Constance Zamora, an Air Force Veteran, told 22News, “It’s literally saved my life. it’s changed my life.”

The women are all veterans and each ended up homeless after serving their country.

Denise Jefferson, an Air Force Veteran, told 22News, “I went into the service because my father was in the service and my grandfathers and I was keeping up the stuff.”

Jefferson said, “I was literally on the street. When I walked in here I had a paper bag.”

Some were sexually assaulted during their time in the service, many suffer from mental illness and substance abuse.

Dawn Lehouiller, an Army Reserve veteran, said, “I ended up committing crimes to support my drug habit I did some time in jail.”

With few resources for women veterans and an overwhelming stigma towards their issues, it took these women years to  find the help they need.

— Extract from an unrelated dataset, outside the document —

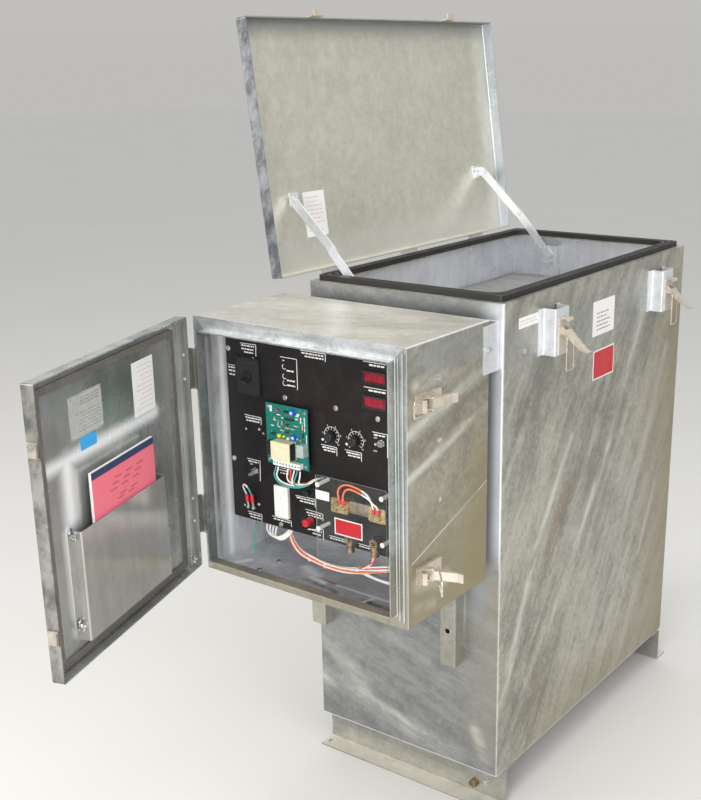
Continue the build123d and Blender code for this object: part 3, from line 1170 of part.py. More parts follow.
# Clear cover on four posts in front of the live parts
cover_y = (PANEL_FRONT - COVER_OFF - COVER_SHEET, PANEL_FRONT - COVER_OFF)
cover = rounded(COVER_X, cover_y, COVER_Z, 4, Axis.Y)
posts = []
for x, z in POST_AT:
    cover -= peg((x, cover_y[0] - 1, z), (0, 1, 0), BOLT_R, COVER_SHEET + 2)
    post = peg((x, PANEL_FRONT, z), (0, -1, 0), POST_R, COVER_OFF)
    post += peg((x, cover_y[1], z), (0, -1, 0), BOLT_R - RUN, COVER_SHEET)
    post += peg((x, cover_y[0], z), (0, -1, 0), POST_R + 1, 2.5)
    posts.append(post)
save(cover, "clear_cover")
save(posts, "cover_posts")

# Terminal strips: a white one through the panel and a plain one behind its right side
panel -= span(STRIP_X, (PANEL_FRONT - 1, PANEL_BACK + 1), STRIP_Z)
strip = rounded(
    (STRIP_X[0] + GAP, STRIP_X[1] - GAP), (PANEL_FRONT - STRIP_RAISE, PANEL_BACK + STRIP_BEHIND),
    (STRIP_Z[0] + GAP, STRIP_Z[1] - GAP), 1.5, Axis.Y,
)
end_block = span(END_BLOCK_X, (PANEL_BACK, PANEL_BACK + STRIP_BEHIND), END_BLOCK_Z)
save([strip, end_block], "terminal_strips")
save(panel, "instrument_panel")


# Wiring: one loom that swings under the panel and one from the board's connector
def tube(points, radius, name):
    """Round tube through a line of points, every bend as large as its runs allow."""
    corners = [Vector(*point) for point in points]
    radii = []
    for a, b, c in zip(corners, corners[1:], corners[2:]):
        turn = (b - a).get_angle(c - b)
        run = min((b - a).length, (c - b).length)
        radii.append(0.45 * run / abs(sin(radians(turn / 2)) / cos(radians(turn / 2))))
    path = FilletPolyline(*points, radius=radii)
    start = Plane(origin=corners[0], z_dir=(corners[1] - corners[0]).normalized())
    solid = sweep(start * Circle(radius), path=path)
    expected = 3.14159265 * radius**2 * path.length
    print(name, "bend radii", [round(value) for value in radii], "volume ratio", round(solid.volume / expected, 4))
    return solid


strip_foot = STRIP_Z[0] + GAP
behind = PANEL_BACK + STRIP_BEHIND / 2
loom_points = (
    ((STRIP_X[0] + STRIP_X[1]) / 2, behind, strip_foot),
    ((STRIP_X[0] + STRIP_X[1]) / 2, behind, LOOM_END_Z[0]),
    *LOOM_BENDS,
    ((END_BLOCK_X[0] + END_BLOCK_X[1]) / 2, behind, LOOM_END_Z[1]),
    ((END_BLOCK_X[0] + END_BLOCK_X[1]) / 2, behind, END_BLOCK_Z[0]),
)
save(tube(loom_points, LOOM_R, "main_loom"), "main_loom")
connector = BOARD_BLOCKS[3]
board_loom_points = (
    (BOARD_LOOM_X, board_front - connector[2] / 2, connector[1][0]),
    (BOARD_LOOM_X, board_front - connector[2] / 2, BOARD_LOOM_DROP_Z),
    *BOARD_LOOM_BENDS,
    (BOARD_LOOM_BENDS[-1][0], PANEL_FRONT, BOARD_LOOM_BENDS[-1][2]),
)
save(tube(board_loom_points, BOARD_LOOM_R, "board_loom"), "board_loom")

# Move everything so that the bounding box stands on the origin by its bottom centre
whole = Compound([solid for solids in NODES.values() for solid in solids]).bounding_box()
SHIFT = Vector(-(whole.min.X + whole.max.X) / 2, -(whole.min.Y + whole.max.Y) / 2, -whole.min.Z)

os.makedirs("parts", exist_ok=True)
for node, solids in NODES.items():
    moved = [solid.moved(Location(SHIFT)) for solid in solids]
    export_step(moved[0] if len(moved) == 1 else Compound(moved), f"parts/{node}.step")
print("nodes", len(NODES), "shift", SHIFT)
print("box", whole.min + SHIFT, whole.max + SHIFT)
print("swings", LOWER_SWING, UPPER_SWING, "bail shut at", BAIL_SHUT)
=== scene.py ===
import random
from math import cos, pi, radians, sin

import bmesh
import bpy
from mathutils import Matrix, Vector


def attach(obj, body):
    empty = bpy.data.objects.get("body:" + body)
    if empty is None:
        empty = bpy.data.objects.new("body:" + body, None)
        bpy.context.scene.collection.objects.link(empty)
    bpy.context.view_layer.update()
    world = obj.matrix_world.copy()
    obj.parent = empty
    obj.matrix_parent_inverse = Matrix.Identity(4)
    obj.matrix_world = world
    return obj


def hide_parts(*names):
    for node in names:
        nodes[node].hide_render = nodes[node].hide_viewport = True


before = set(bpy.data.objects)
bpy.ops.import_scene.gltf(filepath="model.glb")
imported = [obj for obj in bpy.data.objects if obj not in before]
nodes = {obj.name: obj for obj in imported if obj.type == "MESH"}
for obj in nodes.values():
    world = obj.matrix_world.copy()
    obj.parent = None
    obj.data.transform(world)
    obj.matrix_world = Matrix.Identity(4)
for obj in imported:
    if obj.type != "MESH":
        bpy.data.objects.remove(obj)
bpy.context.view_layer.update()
random.seed(7)

# The source's own axes: tank centred on X, its front wall on Y = 0, the floor on Z = 0
SHIFT = Vector((21.896, -39.4404, 0.0))


def at(x, y, z):
    """A point of the source's own axes, in millimetres, as a point of the frame."""
    return (Vector((x, y, z)) + SHIFT) / 1000


class Face:
    """A flat face that details lie on: two directions along it and the way out of it."""

    def __init__(self, origin, across, up, out):
        self.origin = Vector(origin)
        self.across = Vector(across).normalized()
        self.up = Vector(up).normalized()
        self.out = Vector(out).normalized()

    def point(self, a, b, off=0.0):
        return at(*(self.origin + self.across * a + self.up * b + self.out * off))

    def reach(self, node):
        """How far a node's points reach out of the face, in millimetres."""
        base = at(*self.origin)
        return max((v.co - base).dot(self.out) * 1000 for v in nodes[node].data.vertices)


PANEL = Face((0, -229, 0), (1, 0, 0), (0, 0, 1), (0, -1, 0))
BOARD = Face((0, -240, 0), (1, 0, 0), (0, 0, 1), (0, -1, 0))
COVER = Face((0, -262, 0), (1, 0, 0), (0, 0, 1), (0, -1, 0))
TANK_SIDE = Face((245, 0, 0), (0, 1, 0), (0, 0, 1), (1, 0, 0))
DOOR = Face((-285.5, -333.8, 0), (0.314, -0.949, 0), (0, 0, 1), (0.949, 0.314, 0))
LID = Face((-286.3, 0, 1152.8), (0, 1, 0), (-0.1305, 0, 0.9914), (0.9914, 0, 0.1305))
DOOR_SKIN = -23.2
LID_SKIN = -27.0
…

Katie Doherty with Soldier On’s Women Program said, “Women are not served the way that men are served.”

This inequality something that isn’t lost to the Veterans Administration, but change has come slowly.

Jim Seney, a program manager at the VA of Central and Western Massachusetts, said, “In a real male dominated culture we’ve really come a long way. There’s this misconception that women don’t go to the front lines but they are supplying to front lines so they are right there they are experiencing military trauma that is a misconception that they don’t have, they do and the after effects of that can be just as devastating for women as for men.”

The VA has hired a women’s veteran care coordinator and is pushing for more funding to address the issue.

Soldier On, which is a non profit organization, plans to add 16 more beds to its program for women and open up their units to veterans with children.

Lehouiller said, “I think the stigma with women is that especially in the military is that women are supposed to be responsible not supposed to have problems we’re not supposed to be homeless we’re supposed to be well put together and they don’t realize we’re people too things happen and we need help too.”